Going a step further, 94.5 per cent of people who would have succumbed to COVID-19 were also not fully vaccinated as of January 7, 2022. This breaks down to 390 people who died before the first group of vaccinated individuals became fully vaccinated, 2,455 not fully vaccinated people, and 165 fully vaccinated deaths. Those who have been inoculated and still succumb to COVID-19, according to the Ministry of Health, have also had severe comorbidities that reduced chances of a positive outcome.
Trinidad and Tobago’s deaths are amongst the highest in the world. Data from the World Health Organization continues to show since November, T&T has been amongst the countries recording over 6 deaths per 100,000 people weekly. Between December 15 through December 28, 2021, John Hopkins University CSSE COVID-19 data shows this country consistently being in the top spot globally in daily confirmed deaths per million people based on the seven-day rolling average.
COVID-19 deaths
–A case of classification?
For all of 2020 and 2021, health officials like Chief Medical Officer Dr Roshan Parasram and Dr Avery Hinds explained COVID-19 deaths in the country were generally classified into two broad categories. On December 29, Dr Parasram said, “Anyone that has passed away and has a COVID-positive test at the time of death will be classed as COVID-positive, dying with COVID.” The CMO explained then that COVID-19 deaths consisted of “both persons dying of complications of COVID-19, and those having a positive PCR test at the time of death.

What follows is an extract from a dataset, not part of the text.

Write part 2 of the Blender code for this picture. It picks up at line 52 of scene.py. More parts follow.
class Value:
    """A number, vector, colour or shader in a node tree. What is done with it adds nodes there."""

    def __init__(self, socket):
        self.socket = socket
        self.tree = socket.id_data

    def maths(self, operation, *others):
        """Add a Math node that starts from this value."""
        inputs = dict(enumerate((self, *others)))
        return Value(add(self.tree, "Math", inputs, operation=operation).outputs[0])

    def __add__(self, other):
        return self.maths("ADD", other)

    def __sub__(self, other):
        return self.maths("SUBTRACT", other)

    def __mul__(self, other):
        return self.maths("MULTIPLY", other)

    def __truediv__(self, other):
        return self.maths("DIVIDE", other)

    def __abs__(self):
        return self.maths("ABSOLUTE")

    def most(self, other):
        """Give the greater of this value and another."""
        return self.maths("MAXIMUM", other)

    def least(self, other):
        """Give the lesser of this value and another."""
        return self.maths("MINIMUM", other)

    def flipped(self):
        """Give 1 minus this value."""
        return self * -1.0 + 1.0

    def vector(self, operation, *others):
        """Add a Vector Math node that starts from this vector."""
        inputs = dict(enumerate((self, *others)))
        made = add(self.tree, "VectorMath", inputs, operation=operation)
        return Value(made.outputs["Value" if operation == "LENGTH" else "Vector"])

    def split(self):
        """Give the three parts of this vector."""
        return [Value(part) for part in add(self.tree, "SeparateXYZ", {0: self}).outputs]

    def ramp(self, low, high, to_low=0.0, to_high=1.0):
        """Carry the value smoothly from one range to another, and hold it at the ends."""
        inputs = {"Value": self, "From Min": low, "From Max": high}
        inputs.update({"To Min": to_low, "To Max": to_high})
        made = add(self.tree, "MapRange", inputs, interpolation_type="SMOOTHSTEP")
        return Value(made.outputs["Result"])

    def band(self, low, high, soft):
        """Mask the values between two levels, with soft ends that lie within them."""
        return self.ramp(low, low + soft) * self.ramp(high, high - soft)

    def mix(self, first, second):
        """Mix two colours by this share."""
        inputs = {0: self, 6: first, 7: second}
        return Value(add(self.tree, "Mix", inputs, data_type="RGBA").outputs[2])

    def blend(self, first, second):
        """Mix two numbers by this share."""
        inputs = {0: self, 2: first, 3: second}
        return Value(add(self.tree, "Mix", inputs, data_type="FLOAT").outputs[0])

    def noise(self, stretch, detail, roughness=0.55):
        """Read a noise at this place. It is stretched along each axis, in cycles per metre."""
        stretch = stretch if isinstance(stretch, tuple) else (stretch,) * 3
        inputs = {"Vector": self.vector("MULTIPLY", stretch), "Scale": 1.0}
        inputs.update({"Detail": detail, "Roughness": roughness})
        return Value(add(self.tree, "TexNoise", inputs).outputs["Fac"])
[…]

Internationally, those dying from COVID-19 and its complications are classified as a COVID-19 death while those who died from an unrelated cause but tested positive for COVID-19 at the time of death were classed as a COVID-19 coincidental death and are tallied separately. Based on the Ministry of Health officials’ statements, these classifications were lumped together.
However, on Wednesday, the Ministry of Health clarified further. Responding during the Ministry of Health’s virtual news conference, Dr Hinds explained, “The deaths that are being counted as COVID-19 deaths are deaths that have either COVID-19 as the direct cause, meaning the individuals went in and had a COVID-19 diagnosis on admission, succumbed to their COVID-19 infection and were counted as COVID-19 deaths, or individuals who sometimes are found, for example, those who would have died at home, we know that they had COVID.”
Hinds also explained that deaths have been classified by clinicians looking at individual cases.
“It is also necessary to explain there are categories that are put on to the death certificate, the direct cause, the pre-morbid conditions, other significant conditions. Any of these that include COVID-19 would then classify the death for all purposes as a COVID-19 death because there is either a direct link or a contributory link to the COVID infection.”
Dr Hinds also assured that the Ministry of Health has not counted random individuals who died of something else while having COVID-19—a notable change on the public record concerning the COVID-19 death classification.